■ **Job**: Return all of the lines below exactly as they are.

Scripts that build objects

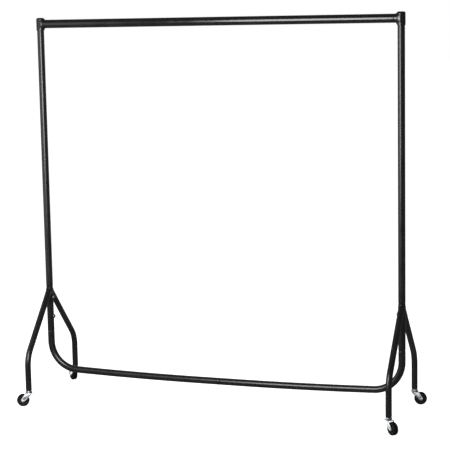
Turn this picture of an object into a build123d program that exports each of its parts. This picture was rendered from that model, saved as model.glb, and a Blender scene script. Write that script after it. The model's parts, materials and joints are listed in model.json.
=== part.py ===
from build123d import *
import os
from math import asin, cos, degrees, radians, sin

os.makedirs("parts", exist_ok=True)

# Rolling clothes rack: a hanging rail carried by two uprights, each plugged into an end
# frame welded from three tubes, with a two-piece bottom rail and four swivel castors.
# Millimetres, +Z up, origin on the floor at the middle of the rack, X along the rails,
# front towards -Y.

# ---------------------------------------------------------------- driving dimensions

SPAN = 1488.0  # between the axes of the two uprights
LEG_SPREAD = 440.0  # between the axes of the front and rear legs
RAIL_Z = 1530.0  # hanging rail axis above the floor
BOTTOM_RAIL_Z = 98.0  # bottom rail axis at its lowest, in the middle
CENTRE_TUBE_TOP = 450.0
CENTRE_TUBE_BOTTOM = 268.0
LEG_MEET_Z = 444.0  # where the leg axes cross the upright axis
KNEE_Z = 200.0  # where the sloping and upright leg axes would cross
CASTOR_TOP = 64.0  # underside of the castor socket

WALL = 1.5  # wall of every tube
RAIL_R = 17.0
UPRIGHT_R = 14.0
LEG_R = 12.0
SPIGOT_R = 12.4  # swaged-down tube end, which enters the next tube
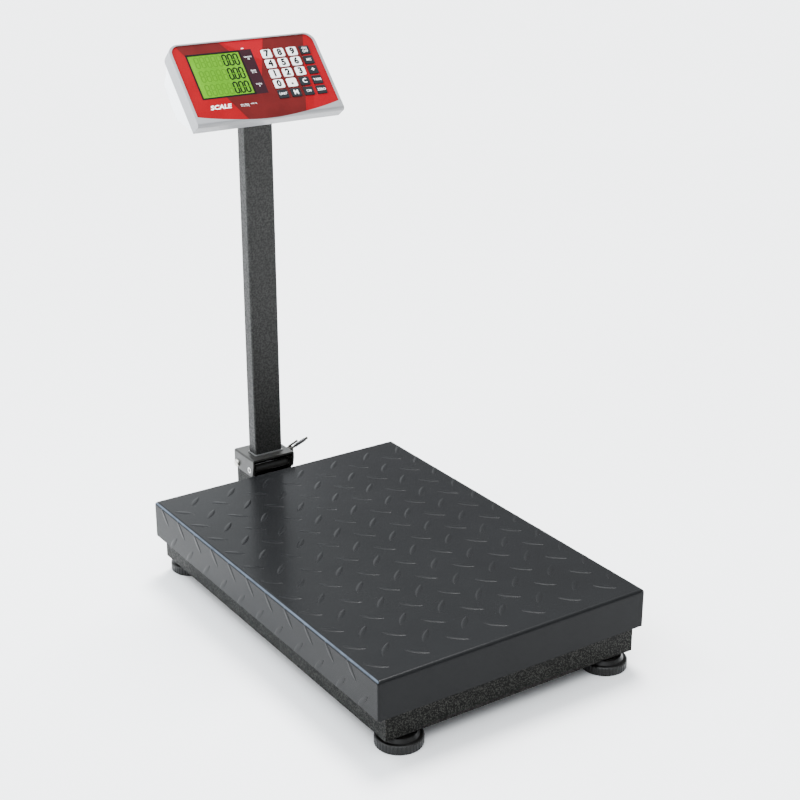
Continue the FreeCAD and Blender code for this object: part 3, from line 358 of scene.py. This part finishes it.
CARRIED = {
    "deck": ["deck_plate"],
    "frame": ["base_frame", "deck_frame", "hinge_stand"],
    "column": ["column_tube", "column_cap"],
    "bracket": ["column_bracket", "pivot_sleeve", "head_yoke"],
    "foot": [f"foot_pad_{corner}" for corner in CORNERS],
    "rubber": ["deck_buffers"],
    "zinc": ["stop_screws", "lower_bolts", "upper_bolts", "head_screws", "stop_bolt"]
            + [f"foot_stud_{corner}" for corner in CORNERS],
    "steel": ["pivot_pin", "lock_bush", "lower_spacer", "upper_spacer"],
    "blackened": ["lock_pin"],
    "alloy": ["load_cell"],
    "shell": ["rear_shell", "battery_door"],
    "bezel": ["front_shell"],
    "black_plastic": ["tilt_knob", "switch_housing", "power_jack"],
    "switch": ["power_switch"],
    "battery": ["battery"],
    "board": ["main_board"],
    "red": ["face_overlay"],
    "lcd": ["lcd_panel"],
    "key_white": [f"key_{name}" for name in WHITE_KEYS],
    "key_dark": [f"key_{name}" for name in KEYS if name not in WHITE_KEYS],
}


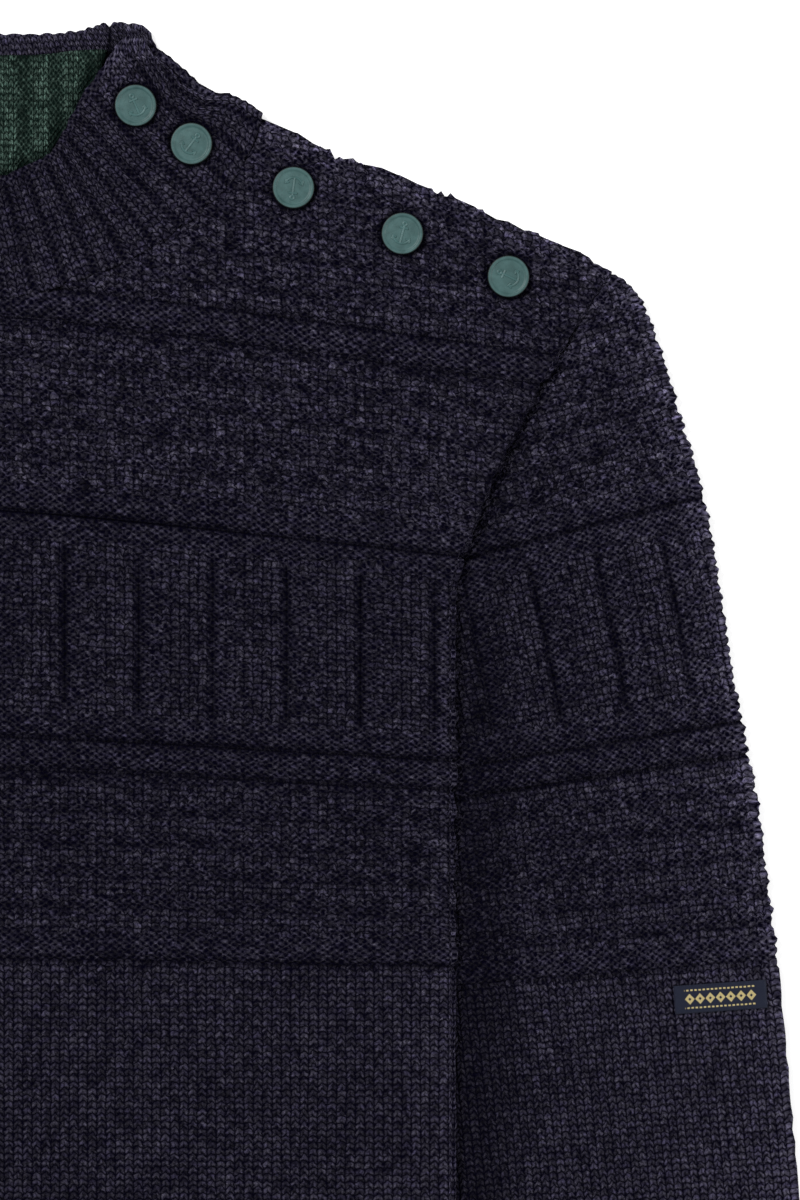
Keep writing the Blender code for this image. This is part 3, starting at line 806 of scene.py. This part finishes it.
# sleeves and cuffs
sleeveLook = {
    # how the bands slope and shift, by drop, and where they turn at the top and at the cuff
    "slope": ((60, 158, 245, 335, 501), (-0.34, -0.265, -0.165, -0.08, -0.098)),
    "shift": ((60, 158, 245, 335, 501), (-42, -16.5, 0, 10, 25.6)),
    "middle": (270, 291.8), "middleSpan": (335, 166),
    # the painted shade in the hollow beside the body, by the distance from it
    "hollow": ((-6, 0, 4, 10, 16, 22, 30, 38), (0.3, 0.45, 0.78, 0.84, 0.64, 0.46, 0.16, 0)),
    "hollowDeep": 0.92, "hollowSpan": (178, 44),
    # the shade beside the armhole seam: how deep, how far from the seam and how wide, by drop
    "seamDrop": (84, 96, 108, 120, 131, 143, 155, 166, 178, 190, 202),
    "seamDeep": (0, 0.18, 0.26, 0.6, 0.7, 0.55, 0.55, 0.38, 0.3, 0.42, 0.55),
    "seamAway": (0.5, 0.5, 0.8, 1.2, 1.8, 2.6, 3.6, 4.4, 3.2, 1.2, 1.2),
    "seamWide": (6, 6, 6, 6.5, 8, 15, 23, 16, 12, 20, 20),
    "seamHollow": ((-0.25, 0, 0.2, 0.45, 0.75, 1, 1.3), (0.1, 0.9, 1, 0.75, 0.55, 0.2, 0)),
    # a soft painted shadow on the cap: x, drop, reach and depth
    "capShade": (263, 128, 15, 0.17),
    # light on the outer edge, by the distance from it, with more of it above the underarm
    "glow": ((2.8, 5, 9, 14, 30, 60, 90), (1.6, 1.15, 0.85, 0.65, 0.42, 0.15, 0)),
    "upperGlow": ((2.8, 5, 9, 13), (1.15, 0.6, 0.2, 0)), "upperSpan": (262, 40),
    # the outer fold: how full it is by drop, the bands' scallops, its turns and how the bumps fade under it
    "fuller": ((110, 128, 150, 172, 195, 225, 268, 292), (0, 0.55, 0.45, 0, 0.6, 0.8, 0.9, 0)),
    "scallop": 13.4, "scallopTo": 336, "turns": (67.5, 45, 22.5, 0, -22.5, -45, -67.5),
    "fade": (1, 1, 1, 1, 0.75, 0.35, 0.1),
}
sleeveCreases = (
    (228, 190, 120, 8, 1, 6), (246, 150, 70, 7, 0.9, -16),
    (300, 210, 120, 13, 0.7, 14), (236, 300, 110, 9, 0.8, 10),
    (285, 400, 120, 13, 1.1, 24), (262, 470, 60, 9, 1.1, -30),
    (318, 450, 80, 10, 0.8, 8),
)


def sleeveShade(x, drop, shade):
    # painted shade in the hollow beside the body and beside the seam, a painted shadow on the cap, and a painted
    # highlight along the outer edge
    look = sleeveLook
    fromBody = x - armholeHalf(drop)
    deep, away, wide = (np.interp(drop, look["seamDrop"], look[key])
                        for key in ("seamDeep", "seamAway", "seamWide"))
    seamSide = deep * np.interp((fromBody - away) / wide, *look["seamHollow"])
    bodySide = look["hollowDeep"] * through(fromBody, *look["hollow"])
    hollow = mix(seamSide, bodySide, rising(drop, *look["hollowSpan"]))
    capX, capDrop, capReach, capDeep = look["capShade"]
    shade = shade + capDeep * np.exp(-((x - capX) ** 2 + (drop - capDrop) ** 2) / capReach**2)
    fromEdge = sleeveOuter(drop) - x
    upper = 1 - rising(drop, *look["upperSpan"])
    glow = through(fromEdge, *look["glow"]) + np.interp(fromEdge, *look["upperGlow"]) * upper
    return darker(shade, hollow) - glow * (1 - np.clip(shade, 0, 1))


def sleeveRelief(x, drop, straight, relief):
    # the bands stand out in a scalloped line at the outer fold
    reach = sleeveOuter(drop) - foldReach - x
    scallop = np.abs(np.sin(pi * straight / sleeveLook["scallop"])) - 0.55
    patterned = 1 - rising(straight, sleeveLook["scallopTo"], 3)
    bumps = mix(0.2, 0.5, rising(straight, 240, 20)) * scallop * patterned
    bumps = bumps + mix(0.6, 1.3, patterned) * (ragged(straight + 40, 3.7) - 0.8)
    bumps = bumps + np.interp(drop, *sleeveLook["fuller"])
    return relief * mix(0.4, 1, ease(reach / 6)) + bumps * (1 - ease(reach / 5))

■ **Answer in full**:
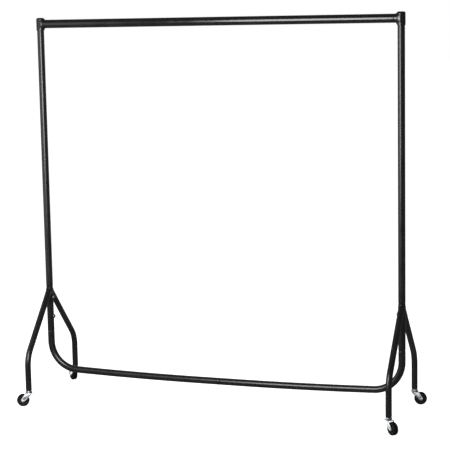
Turn this picture of an object into a build123d program that exports each of its parts. This picture was rendered from that model, saved as model.glb, and a Blender scene script. Write that script after it. The model's parts, materials and joints are listed in model.json.
=== part.py ===
from build123d import *
import os
from math import asin, cos, degrees, radians, sin

os.makedirs("parts", exist_ok=True)

# Rolling clothes rack: a hanging rail carried by two uprights, each plugged into an end
# frame welded from three tubes, with a two-piece bottom rail and four swivel castors.
# Millimetres, +Z up, origin on the floor at the middle of the rack, X along the rails,
# front towards -Y.

# ---------------------------------------------------------------- driving dimensions

SPAN = 1488.0  # between the axes of the two uprights
LEG_SPREAD = 440.0  # between the axes of the front and rear legs
RAIL_Z = 1530.0  # hanging rail axis above the floor
BOTTOM_RAIL_Z = 98.0  # bottom rail axis at its lowest, in the middle
CENTRE_TUBE_TOP = 450.0
CENTRE_TUBE_BOTTOM = 268.0
LEG_MEET_Z = 444.0  # where the leg axes cross the upright axis
KNEE_Z = 200.0  # where the sloping and upright leg axes would cross
CASTOR_TOP = 64.0  # underside of the castor socket

WALL = 1.5  # wall of every tube
RAIL_R = 17.0
UPRIGHT_R = 14.0
LEG_R = 12.0
SPIGOT_R = 12.4  # swaged-down tube end, which enters the next tube
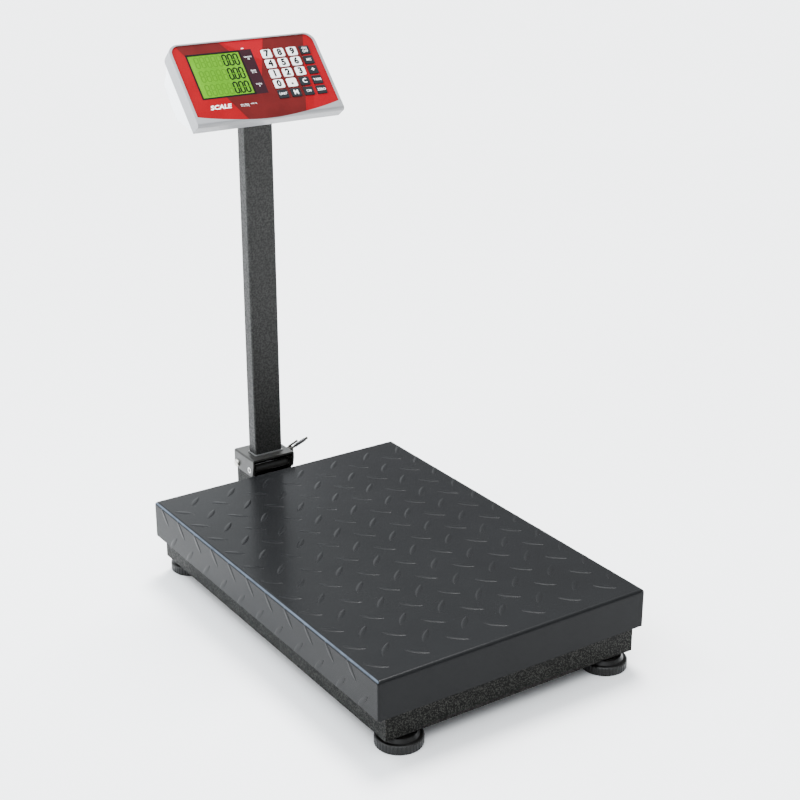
Continue the FreeCAD and Blender code for this object: part 3, from line 358 of scene.py. This part finishes it.
CARRIED = {
    "deck": ["deck_plate"],
    "frame": ["base_frame", "deck_frame", "hinge_stand"],
    "column": ["column_tube", "column_cap"],
    "bracket": ["column_bracket", "pivot_sleeve", "head_yoke"],
    "foot": [f"foot_pad_{corner}" for corner in CORNERS],
    "rubber": ["deck_buffers"],
    "zinc": ["stop_screws", "lower_bolts", "upper_bolts", "head_screws", "stop_bolt"]
            + [f"foot_stud_{corner}" for corner in CORNERS],
    "steel": ["pivot_pin", "lock_bush", "lower_spacer", "upper_spacer"],
    "blackened": ["lock_pin"],
    "alloy": ["load_cell"],
    "shell": ["rear_shell", "battery_door"],
    "bezel": ["front_shell"],
    "black_plastic": ["tilt_knob", "switch_housing", "power_jack"],
    "switch": ["power_switch"],
    "battery": ["battery"],
    "board": ["main_board"],
    "red": ["face_overlay"],
    "lcd": ["lcd_panel"],
    "key_white": [f"key_{name}" for name in WHITE_KEYS],
    "key_dark": [f"key_{name}" for name in KEYS if name not in WHITE_KEYS],
}


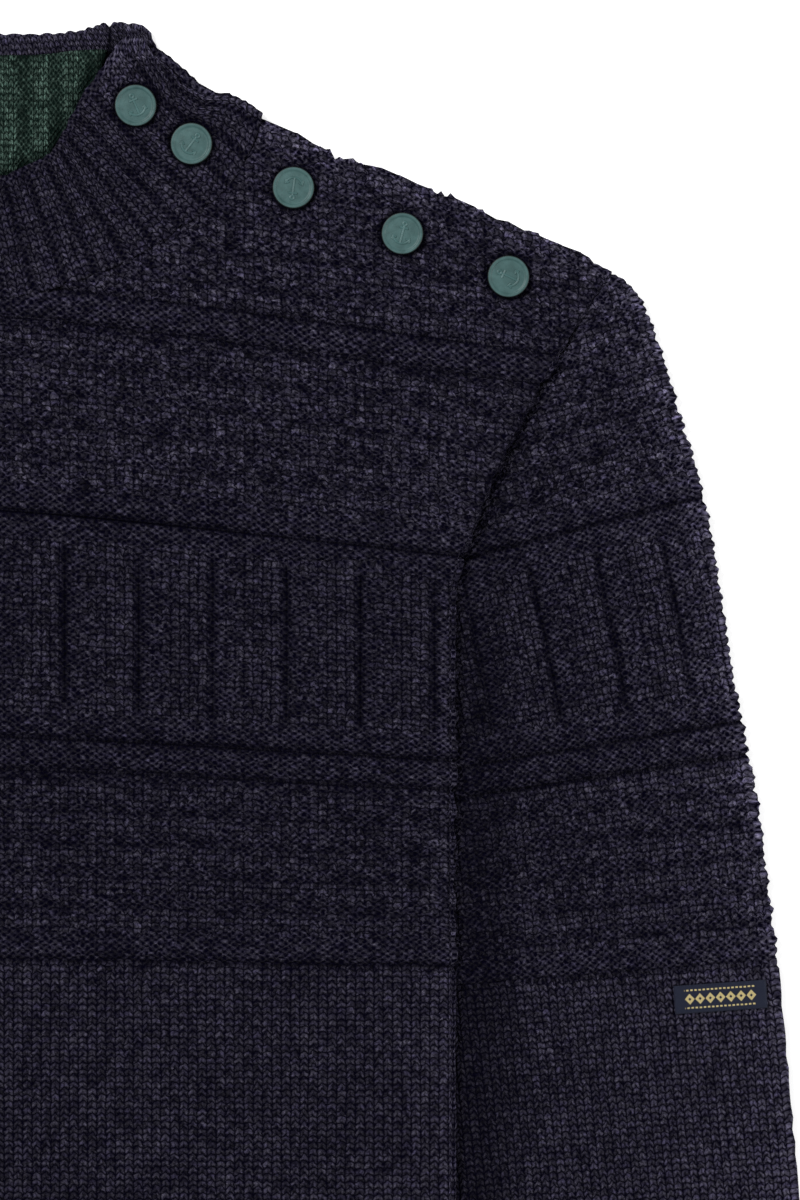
Keep writing the Blender code for this image. This is part 3, starting at line 806 of scene.py. This part finishes it.
# sleeves and cuffs
sleeveLook = {
    # how the bands slope and shift, by drop, and where they turn at the top and at the cuff
    "slope": ((60, 158, 245, 335, 501), (-0.34, -0.265, -0.165, -0.08, -0.098)),
    "shift": ((60, 158, 245, 335, 501), (-42, -16.5, 0, 10, 25.6)),
    "middle": (270, 291.8), "middleSpan": (335, 166),
    # the painted shade in the hollow beside the body, by the distance from it
    "hollow": ((-6, 0, 4, 10, 16, 22, 30, 38), (0.3, 0.45, 0.78, 0.84, 0.64, 0.46, 0.16, 0)),
    "hollowDeep": 0.92, "hollowSpan": (178, 44),
    # the shade beside the armhole seam: how deep, how far from the seam and how wide, by drop
    "seamDrop": (84, 96, 108, 120, 131, 143, 155, 166, 178, 190, 202),
    "seamDeep": (0, 0.18, 0.26, 0.6, 0.7, 0.55, 0.55, 0.38, 0.3, 0.42, 0.55),
    "seamAway": (0.5, 0.5, 0.8, 1.2, 1.8, 2.6, 3.6, 4.4, 3.2, 1.2, 1.2),
    "seamWide": (6, 6, 6, 6.5, 8, 15, 23, 16, 12, 20, 20),
    "seamHollow": ((-0.25, 0, 0.2, 0.45, 0.75, 1, 1.3), (0.1, 0.9, 1, 0.75, 0.55, 0.2, 0)),
    # a soft painted shadow on the cap: x, drop, reach and depth
    "capShade": (263, 128, 15, 0.17),
    # light on the outer edge, by the distance from it, with more of it above the underarm
    "glow": ((2.8, 5, 9, 14, 30, 60, 90), (1.6, 1.15, 0.85, 0.65, 0.42, 0.15, 0)),
    "upperGlow": ((2.8, 5, 9, 13), (1.15, 0.6, 0.2, 0)), "upperSpan": (262, 40),
    # the outer fold: how full it is by drop, the bands' scallops, its turns and how the bumps fade under it
    "fuller": ((110, 128, 150, 172, 195, 225, 268, 292), (0, 0.55, 0.45, 0, 0.6, 0.8, 0.9, 0)),
    "scallop": 13.4, "scallopTo": 336, "turns": (67.5, 45, 22.5, 0, -22.5, -45, -67.5),
    "fade": (1, 1, 1, 1, 0.75, 0.35, 0.1),
}
sleeveCreases = (
    (228, 190, 120, 8, 1, 6), (246, 150, 70, 7, 0.9, -16),
    (300, 210, 120, 13, 0.7, 14), (236, 300, 110, 9, 0.8, 10),
    (285, 400, 120, 13, 1.1, 24), (262, 470, 60, 9, 1.1, -30),
    (318, 450, 80, 10, 0.8, 8),
)


def sleeveShade(x, drop, shade):
    # painted shade in the hollow beside the body and beside the seam, a painted shadow on the cap, and a painted
    # highlight along the outer edge
    look = sleeveLook
    fromBody = x - armholeHalf(drop)
    deep, away, wide = (np.interp(drop, look["seamDrop"], look[key])
                        for key in ("seamDeep", "seamAway", "seamWide"))
    seamSide = deep * np.interp((fromBody - away) / wide, *look["seamHollow"])
    bodySide = look["hollowDeep"] * through(fromBody, *look["hollow"])
    hollow = mix(seamSide, bodySide, rising(drop, *look["hollowSpan"]))
    capX, capDrop, capReach, capDeep = look["capShade"]
    shade = shade + capDeep * np.exp(-((x - capX) ** 2 + (drop - capDrop) ** 2) / capReach**2)
    fromEdge = sleeveOuter(drop) - x
    upper = 1 - rising(drop, *look["upperSpan"])
    glow = through(fromEdge, *look["glow"]) + np.interp(fromEdge, *look["upperGlow"]) * upper
    return darker(shade, hollow) - glow * (1 - np.clip(shade, 0, 1))


def sleeveRelief(x, drop, straight, relief):
    # the bands stand out in a scalloped line at the outer fold
    reach = sleeveOuter(drop) - foldReach - x
    scallop = np.abs(np.sin(pi * straight / sleeveLook["scallop"])) - 0.55
    patterned = 1 - rising(straight, sleeveLook["scallopTo"], 3)
    bumps = mix(0.2, 0.5, rising(straight, 240, 20)) * scallop * patterned
    bumps = bumps + mix(0.6, 1.3, patterned) * (ragged(straight + 40, 3.7) - 0.8)
    bumps = bumps + np.interp(drop, *sleeveLook["fuller"])
    return relief * mix(0.4, 1, ease(reach / 6)) + bumps * (1 - ease(reach / 5))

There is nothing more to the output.